What makes language a uniquely human trait is our ability to refer to past and future time and other locations and to “communicate things and places whose existence we cannot even be sure of”, a trait known as displacement. With this potential for the imaginary, why is it that theoretical concepts in archaeology are seen as being constrained by their linguistic context? How has language become so problematic?
Cochrane and Russell describe the difference between archaeology as a natural science (a logical, process-driven, linear, temporal and evolutionary understanding of the world) and as a humanity (a poetic expression of humans grappling with modern philosophies, paradigms and epistemologies in a world which is rapidly changing but simultaneously constant).
Cochrane and Russell’s poetic archaeology is pitched towards accessible interpretation in an increasingly visual society yet their “archaeological expressionism” includes a whole range of language-rich contexts: imageries, societies, objects, events, articulations and fictions.
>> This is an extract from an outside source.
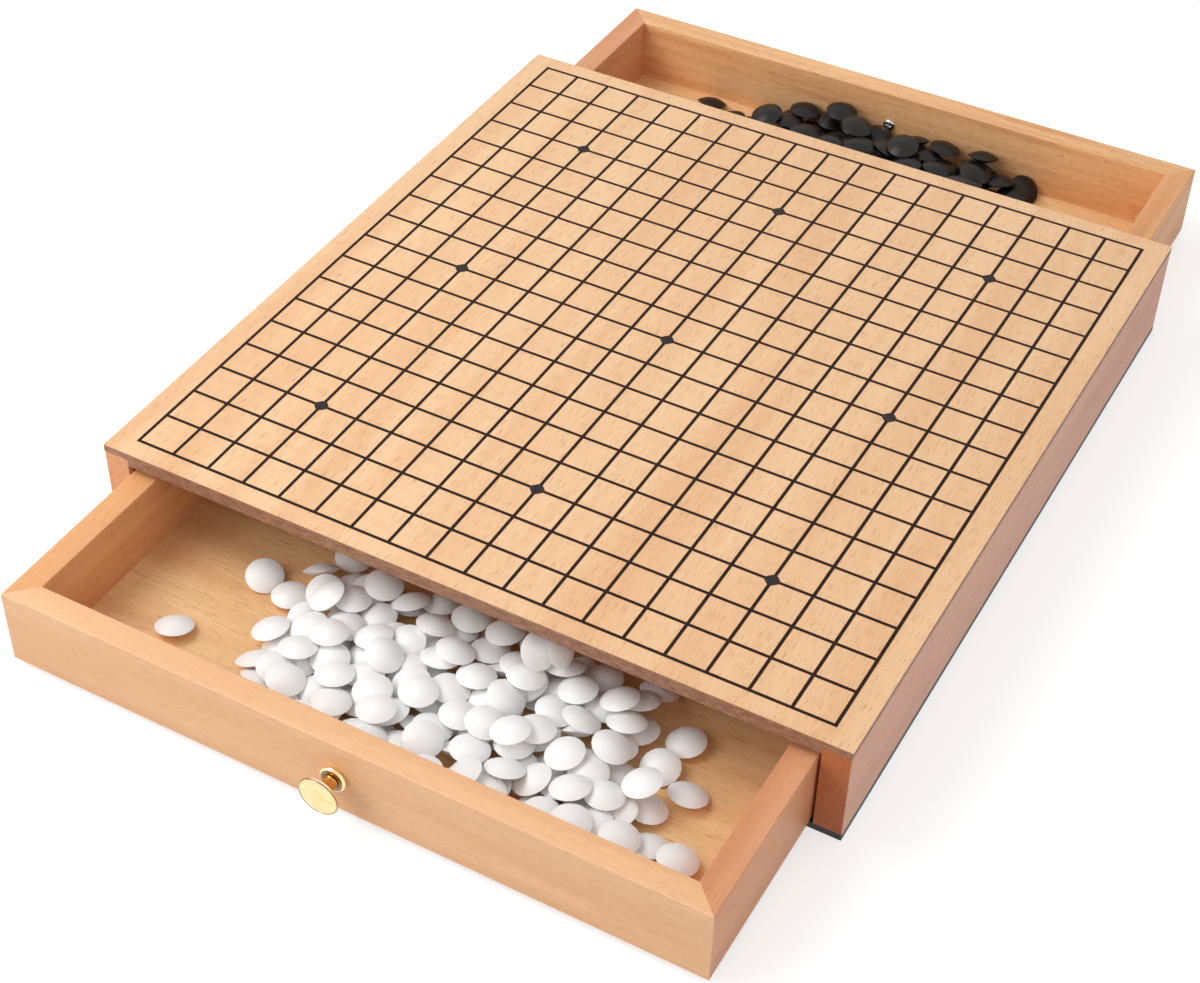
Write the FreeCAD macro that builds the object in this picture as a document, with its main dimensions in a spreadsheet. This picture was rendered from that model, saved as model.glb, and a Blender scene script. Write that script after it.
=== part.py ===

It is not in an absence of language then but in an opening up of language, at its interface with image, that “accessible expressions of understandings of being in the world” are to be found.
Returning to George Yule, I am reminded of the possibilities afforded by word formations to an artistic enquiry intersecting with archaeology – an enquiry into the human impulse to constantly come to terms (to re-place ourselves) with(in) a forever changing world.
COINAGE the invention of totally new terms
BORROWING taking over words from other languages
COMPOUNDING a joining of two separate words
BLENDING taking the beginning of one word and joining it to the end of another
CLIPPING a word of more than one syllable reduced to a shorter form
BACKFORMATION reduction of a noun to form a verb
CONVERSION the movement from noun to verb without reduction
ACRONYM formed from the initial letters of a set of other words
DERIVATION (AFFIX) prefix (before), suffix (after), infix (in)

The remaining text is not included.